Yea the key way is still good do u guys think it was the flywheel makeing the tick noise at idle an rattle when i rev it up ? An ill get a pic in a couple when im home thanks for the help so far


----------



## Brutekidd (Jan 4, 2014)




----------



## NMKawierider (Apr 11, 2009)

So, you are saying as you pulled the cover with the stator...the flywheel came with it and you didn't use a puller to get it off...And the end bolt was torqued. Well, that flywheel should have been as hard to get off as the primary clutch and would have required the puller. The fact that it didn't worries me. Better look close for a crack on the hub....something...some reason it didn't wedge-up.


----------



## Brutekidd (Jan 4, 2014)

NMKawierider said:


> So, you are saying as you pulled the cover with the stator...the flywheel came with it and you didn't use a puller to get it off...And the end bolt was torqued. Well, that flywheel should have been as hard to get off as the primary clutch and would have required the puller. The fact that it didn't worries me. Better look close for a crack on the hub....something...some reason it didn't wedge-up.
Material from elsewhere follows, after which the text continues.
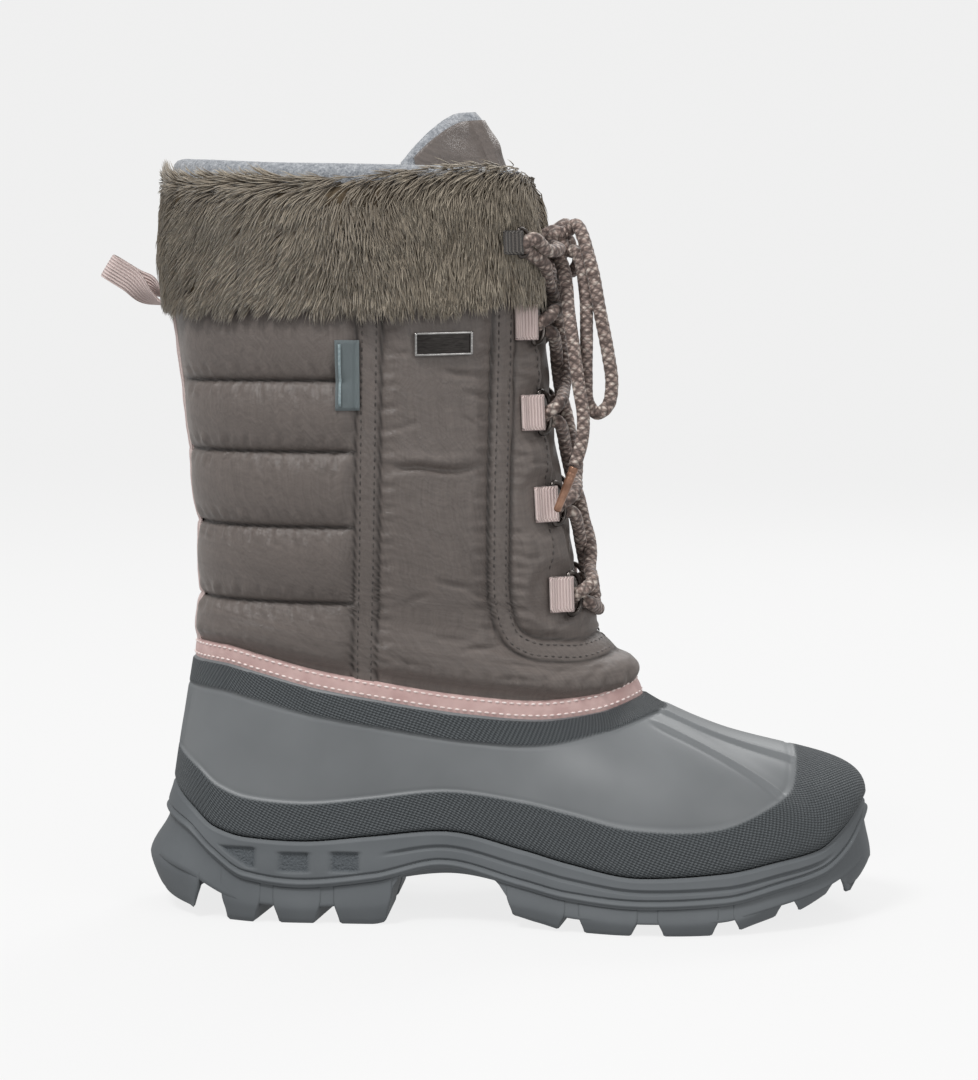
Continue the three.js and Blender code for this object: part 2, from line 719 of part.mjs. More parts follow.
// Side view of a tab: a tape folded round the straight bar of its ring, with a hole for the bar.
function tabGeometry({ back, bar, height, tape, wire }) {
  const hole = wire / 2 + 0.45;
  const bend = hole + tape;
  const shape = new THREE.Shape();
  shape.moveTo(-back, 0);
  shape.lineTo(bar, 0);
  shape.absarc(bar, bend, bend, -Math.PI / 2, Math.PI / 2, false);
  shape.lineTo(-back, 2 * tape);
  shape.closePath();
  const opening = new THREE.Path();
  opening.absarc(bar, bend, hole, 0, 2 * Math.PI, true);
  shape.holes.push(opening);
  const geometry = new THREE.ExtrudeGeometry(shape, { depth: height, bevelEnabled: false, curveSegments: 3 });
  return geometry.rotateX(Math.PI / 2).translate(0, height / 2, 0);
}

// A wire bent to a squarish D, its straight bar inside the tab.
function ringGeometry({ bar, height, reach, wire, tape }) {
  const rise = wire / 2 + 0.45 + tape;
  const arcSteps = 6;
  const barSteps = 3;
  const half = (height - wire) / 2;
  const path = [
    ...range(arcSteps + 1).map((i) => {
      const turn = Math.PI * (i / arcSteps - 0.5);
      const across = Math.sign(turn) * Math.abs(Math.sin(turn)) ** 0.6;
      return new THREE.Vector3(bar + reach * Math.cos(turn) ** 0.8, half * across, rise);
    }),
    ...range(barSteps - 1).map((i) => new THREE.Vector3(bar, half * (1 - 2 * (i + 1) / barSteps), rise)),
  ];
  const sides = 5;
  const rings = path.map((point, i) => {
    const before = path[(i + path.length - 1) % path.length];
    const after = path[(i + 1) % path.length];
    const inward = after.clone().sub(before).cross(new THREE.Vector3(0, 0, 1)).normalize();
    const corner = i === 0 || i === arcSteps ? 1.25 : 1;
    return range(sides).map((k) => {
      const turn = (2 * Math.PI * k) / sides;
      return point.clone()
        .addScaledVector(inward, Math.cos(turn) * (wire / 2) * corner)
        .add(new THREE.Vector3(0, 0, Math.sin(turn) * (wire / 2)));
    });
  });
  return bodyFromRings(rings, true);
}

const EYELET = { back: 5, bar: 3, height: TAB_HEIGHT, tape: 0.75, wire: RING_WIRE };
const RING = { bar: 3, height: RING_HEIGHT, reach: 6.4, tape: 0.75, wire: RING_WIRE };
const KEEPER = { back: 3.5, bar: 2.5, height: 9, tape: 0.7, wire: 1.5 };
const KEEPER_RING = { bar: 2.5, height: 12.4, reach: 5, tape: 0.7, wire: 1.5 };

// ---------------------------------------------------------------- lace

const LACE_RADIUS = LACE_DIAMETER / 2;

function cord(points, radius = LACE_RADIUS, steps = 2 * points.length, sides = 7) {
  const shape = new THREE.Shape();
  shape.absarc(0, 0, radius, 0, 2 * Math.PI, false);
  const round = new THREE.Shape(shape.getSpacedPoints(sides).slice(0, sides));
  const path = new THREE.CatmullRomCurve3(points, false, 'centripetal');
  return new THREE.ExtrudeGeometry(round, { steps, bevelEnabled: false, extrudePath: path });
}

// A strand over the throat, from an eyelet on one side to one on the other.
const STRAND_ANGLE = 15.5;

function strand(sideSign, fromHeight, toHeight, { ends, middle, dip = 0 }) {
  const steps = 6;
  return range(steps + 1).map((i) => {
    const share = i / steps;
    const arch = Math.sin(Math.PI * share);
    const height = lerp(fromHeight, toHeight, share) - dip * arch;
    return leg(sideSign * STRAND_ANGLE * (1 - 2 * share), height, lerp(ends, middle, arch));
  });
}

function crossing(lower, upper) {
  const inset = 2.5;
  const under = cord(strand(1, lower + inset, upper - inset, { ends: 3.8, middle: 0.3 }), LACE_RADIUS, 6);
  const over = cord(strand(-1, lower + inset, upper - inset, { ends: 4.2, middle: 2.6 }), LACE_RADIUS, 6);
  return toGeometry(toSolid(under).add(toSolid(over)));
}

const bottomBar = () => cord(strand(1, 127, 127, { ends: 3.6, middle: 3.6, dip: 6.5 }), LACE_RADIUS, 6);

const KNOT = { centre: new THREE.Vector3(164, 0, 267), radii: new THREE.Vector3(7.6, 8.6, 6.8) };

// Point outside the knot along a direction, and a little further on.
const besideKnot = (x, y, z) => [0.5, 4.5].map((beyond) => {
  const direction = new THREE.Vector3(x, y, z).normalize();
  const surface = 1 / direction.clone().divide(KNOT.radii).length();
  return KNOT.centre.clone().addScaledVector(direction, surface + beyond);
});
const leaving = besideKnot;
const arriving = (x, y, z) => besideKnot(x, y, z).reverse();

// The knot, with the short strands that come to it from the keepers on the cuff.
function knot() {
  const { centre, radii } = KNOT;
  const ball = new THREE.SphereGeometry(1, 10, 7).scale(radii.x, radii.y, radii.z);
  ball.translate(centre.x, centre.y, centre.z);
  const arms = [1, -1].map((sideSign) => cord([
    leg(sideSign * 30, 263, 9.8),
    leg(sideSign * 23, 262.5, 10),
    leg(sideSign * 14, 263.5, 9),
    new THREE.Vector3(centre.x, -sideSign * 3, centre.z - 1),
  ], LACE_RADIUS, 4));
  return toGeometry(arms.reduce((solid, arm) => solid.add(toSolid(arm)), toSolid(ball)));
}

const vectors = (points) => points.map(([x, y, z]) => new THREE.Vector3(x, y, z));
const onLeg = (points) => points.map(([angle, height, outward]) => leg(angle, height, outward));

const OUTER_LOOP = [
  ...leaving(0.75, -0.4, 0.53),
  ...vectors([
    [179.2, -12.6, 257],
    [182.6, -15.5, 240],
    [186, -17.5, 223],
    [187.6, -19, 211],
    [186.2, -20, 202.6],
    [182, -20.5, 199.5],
    [178.4, -20.2, 203.5],
    [177.6, -19, 214],
    [177.6, -16.5, 230],
    [177, -12, 246],
  ]),
  ...arriving(0.8, -0.4, -0.45),
];
const OUTER_END = [
  ...leaving(0.3, -0.45, -0.84),
  ...vectors([
    [169.6, -13.5, 249.4],
    [170.6, -20.5, 240],
    [172.6, -25, 227],
    [175, -27, 210],
    [176.8, -28, 198.5],
    [176.2, -29, 188.5],
    [173.6, -30, 179.4],
  ]),
];
const OUTER_TIP = vectors([[173.4, -30.1, 178.8], [170.2, -31, 170.5], [166.6, -32, 161.6]]);

// Angle round the leg, height, and distance out from the leg.
const INNER_LOOP = [
  ...leaving(0.35, 0.75, 0.55),
  ...onLeg([
    [-23, 273, 11.5],
    [-33, 269.5, 14.8],
    [-42, 260, 14.8],
    [-49, 247, 11.4],
    [-53, 232, 8],
    [-55, 219, 6.4],
    [-52.5, 210.5, 5.6],
    [-47.5, 210.5, 5.8],
    [-44, 219, 6.8],
    [-41, 232, 9],
    [-35, 246, 10.8],
    [-24, 254.5, 11.2],
    [-13, 256.5, 12.6],
  ]),
  ...arriving(0.78, 0.5, -0.36),
];
const INNER_END = [
  ...leaving(0.3, 0.45, -0.84),
  ...onLeg([
    [-16.5, 250.5, 9.6],
    [-25, 244, 9.6],
    [-31, 234, 8.4],
    [-35, 220, 7],
    [-37, 207, 7.2],
    [-38, 196, 6.6],
  ]),
];
const INNER_TIP = onLeg([[-38, 195.4, 6.6], [-38.5, 187, 5.6], [-39, 177.6, 5]]);

// ---------------------------------------------------------------- assembly

const group = new THREE.Group();

const RUBBER = { color: 0x7d7f80, roughness: 0.5, metalness: 0 };
const SOLE_RUBBER = { color: 0x6f7274, roughness: 0.7, metalness: 0 };
const NYLON = { color: 0x70675f, roughness: 0.45, metalness: 0 };
const FUR = { color: 0x968a76, roughness: 1, metalness: 0 };
const FLEECE = { color: 0xa0a5aa, roughness: 1, metalness: 0 };
const PINK_TAPE = { color: 0xdec8c4, roughness: 0.8, metalness: 0 };
const DARK_TAPE = { color: 0x4a4643, roughness: 0.7, metalness: 0 };
const GUNMETAL = { color: 0x3a3938, roughness: 0.35, metalness: 0.9 };
const LACE = { color: 0x8d7d76, roughness: 0.7, metalness: 0 };
const LACE_TIP = { color: 0x9a7560, roughness: 0.35, metalness: 0.4 };

function addPiece(name, geometry, finish, place = new THREE.Matrix4()) {
  const mesh = new THREE.Mesh(geometry, new THREE.MeshStandardMaterial(finish));
  mesh.name = name;
  place.decompose(mesh.position, mesh.quaternion, mesh.scale);
  mesh.position.sub(ORIGIN);
  group.add(mesh);
}

addPiece('outsole', outsole(), SOLE_RUBBER);
addPiece('rubber_foot', rubberFoot(), RUBBER);
addPiece('insole', insole(), FLEECE);
addPiece('shaft', shaft(), NYLON);
addPiece('fur_cuff', furCuff(), FUR);
addPiece('tongue', tongue(), NYLON);
addPiece('pull_loop', pullLoop(), PINK_TAPE);

for (const [name, sideSign] of [['outer', 1], ['inner', -1]]) {
  EYELET_HEIGHTS.forEach((height, i) => {
    const place = surfaceFrame(sideSign, TAB_ANGLE, height, i === 0 ? 1.3 : 1.5 * CLEARANCE);
    addPiece(`ring_tab_${name}_${i + 1}`, tabGeometry(EYELET), PINK_TAPE, place);
    addPiece(`ring_${name}_${i + 1}`, ringGeometry(RING), GUNMETAL, place);
  });
  const place = surfaceFrame(sideSign, KEEPER_ANGLE, KEEPER_HEIGHT, CUFF_DEPTH + 2 * CLEARANCE);
  addPiece(`keeper_tab_${name}`, tabGeometry(KEEPER), DARK_TAPE, place);
  addPiece(`keeper_ring_${name}`, ringGeometry(KEEPER_RING), GUNMETAL, place);
}

addPiece('lace_bar', bottomBar(), LACE);
const LACE_ROWS = [...EYELET_HEIGHTS, 251];
EYELET_HEIGHTS.forEach((height, i) => {
  addPiece(`lace_crossing_${i + 1}`, crossing(height, LACE_ROWS[i + 1]), LACE);
});
addPiece('lace_knot', knot(), LACE);
addPiece('lace_loop_outer', cord(OUTER_LOOP, LACE_RADIUS, 18), LACE);
addPiece('lace_end_outer', cord(OUTER_END, LACE_RADIUS, 9), LACE);
addPiece('lace_tip_outer', cord(OUTER_TIP, LACE_RADIUS * 0.8, 3), LACE_TIP);
addPiece('lace_loop_inner', cord(INNER_LOOP, LACE_RADIUS, 18), LACE);
addPiece('lace_end_inner', cord(INNER_END, LACE_RADIUS, 9), LACE);
addPiece('lace_tip_inner', cord(INNER_TIP, LACE_RADIUS * 0.8, 3), LACE_TIP);

export default group;
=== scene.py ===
"""Snow boot for the right foot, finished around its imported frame.

Shapes are worked out in millimetres from the back of the heel (x = 0) with the floor at z = 0, as
the frame's own design is, and `placed` moves them into the frame in metres.
"""

import bpy
import numpy as np
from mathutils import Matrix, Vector


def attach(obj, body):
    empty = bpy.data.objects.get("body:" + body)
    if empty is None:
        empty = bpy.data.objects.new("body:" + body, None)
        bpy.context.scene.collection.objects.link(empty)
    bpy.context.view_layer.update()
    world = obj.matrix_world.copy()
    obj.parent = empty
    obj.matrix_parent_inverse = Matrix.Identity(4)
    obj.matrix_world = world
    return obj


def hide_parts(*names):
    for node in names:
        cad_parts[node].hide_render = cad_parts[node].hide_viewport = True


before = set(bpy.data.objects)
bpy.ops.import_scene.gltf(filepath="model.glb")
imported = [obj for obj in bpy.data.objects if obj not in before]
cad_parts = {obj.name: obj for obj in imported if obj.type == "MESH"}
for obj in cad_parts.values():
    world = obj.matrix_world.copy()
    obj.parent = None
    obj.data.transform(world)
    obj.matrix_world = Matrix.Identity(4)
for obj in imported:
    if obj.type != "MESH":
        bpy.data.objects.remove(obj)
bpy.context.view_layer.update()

# ------------------------------------------------------------------ driving sizes, millimetres

ORIGIN = np.array([137.0, 0.0, 0.0])
CLEARANCE = 0.3
RUBBER_WALL = 2.8
BAND_PROUD = 1.0
TOPLINE_STEP = 1.6
LEG_WALL = 5.5
CUFF_DEPTH = 6.2
TONGUE_WALL = 4.6
SOLE_CUP_WALL = 5.0
LACE_DIAMETER = 5.2
LACE_RADIUS = LACE_DIAMETER / 2
RING_WIRE = 2.0
TAB_HEIGHT = 14.0
TAB_ANGLE = 30.0
RING_HEIGHT = 18.7
EYELET_HEIGHTS = (128.5, 164.0, 199.8, 234.9)
KEEPER_HEIGHT = 265.0
KEEPER_ANGLE = 39.0
OUTER, INNER = 1, -1
SIDES = (("outer", OUTER), ("inner", INNER))


def table(columns, rows):
    """Rows of numbers as one array for each named column."""
    return dict(zip(columns.split(), np.array(rows, dtype=float).T))


# Ribs of the moulded foot, from the heel round the outer side to the toe and back: sole outline,
# place round the leg at the topline, start and end of the rib, share under the textured band.
RIBS = table(
    "x y angle rise lean fall reach cap",
    [
        (11, 0, 180, 15, -2.2, 15, 2.6, 0.27),
        (22, -27, 151, 17, -1, 18, 2, 0.27),
        (48, -37.5, 128, 20, 1, 22, 1.5, 0.23),
        (84, -39, 107, 18, 1, 20, 0.5, 0.25),
        (122, -39, 84, 15, 1, 15, 0.5, 0.31),
        (160, -44.5, 60, 24, 2, 14, 5, 0.28),
        (197, -51, 40, 32, 2, 14, 18, 0.2),
        (232, -48.5, 25, 30, 2, 16, 30, 0.19),
        (262, -36, 13, 26, 2, 20, 36, 0.3),
        (281, -18, 5, 24, 2.5, 25, 38, 0.43),
        (288.5, 4, -1, 23, 2.5, 26, 38, 0.48),
        (280.5, 27, -7, 24, 2.5, 25, 38, 0.43),
        (258, 45.5, -16, 27, 2, 20, 36, 0.3),
        (222, 55, -29, 32, 2, 16, 28, 0.19),
        (186, 51.5, -46, 30, 2, 14, 17, 0.21),
        (150, 41, -66, 24, 1.5, 14, 4, 0.28),
        (115, 34.5, -87, 16, 1, 15, -1, 0.31),
        (80, 35.5, -108, 18, 1, 18, -1, 0.25),
        (46, 35.5, -130, 20, 1, 22, 1, 0.23),
        (21.5, 25.5, -152, 17, -1, 18, 2, 0.27),
    ],
)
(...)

Yea exactly what im saying opened it up to check the chains an thats what i get the magnet on the stator holding the flywheel can that be why it was making the tick/vibiration ? An when u say hub are u talking about the flywheel or the end of the crank were the flywheel wedges up on


----------



## NMKawierider (Apr 11, 2009)

Brutekidd said:


> Yea exactly what im saying opened it up to check the chains an thats what i get the magnet on the stator holding the flywheel can that be why it was making the tick/vibiration ? An when u say hub are u talking about the flywheel or the end of the crank were the flywheel wedges up on


The part of the flywheel that makes contact with the crank. Brr...that's just F'n wrong man. Put the key back in and slide the flywheel back over the crank and see if there is any play in the keyway. That..was probably at least part of the ticking. Looks like too on the back side the oneway was making some contact with it too. I think you may have to get another flywheel...lets hope the crank is OK.


----------



## Brutekidd (Jan 4, 2014)

http://www.zamzar.com/getFiles.php?...9bfab3255&targetID=pmVo4ovEokmjaZ3aE0P2tw_I_I

---------- Post added at 12:50 PM ---------- Previous post was at 12:43 PM ----------

Thats the video of the flywheel on the crank has slight play is that normal ?


----------



## NMKawierider (Apr 11, 2009)

Can't view video. but it should wedge before it gets to the end and have no play.


----------



## Brutekidd (Jan 4, 2014)

NMKawierider said:


> Can't view video. but it should wedge before it gets to the end and have no play.


uploaded on youtube should be able to see it now so if it has play u think its from the flywheel or the crank worn out were it wedges. the crank doesn't show no signs of wear or even the flywheel.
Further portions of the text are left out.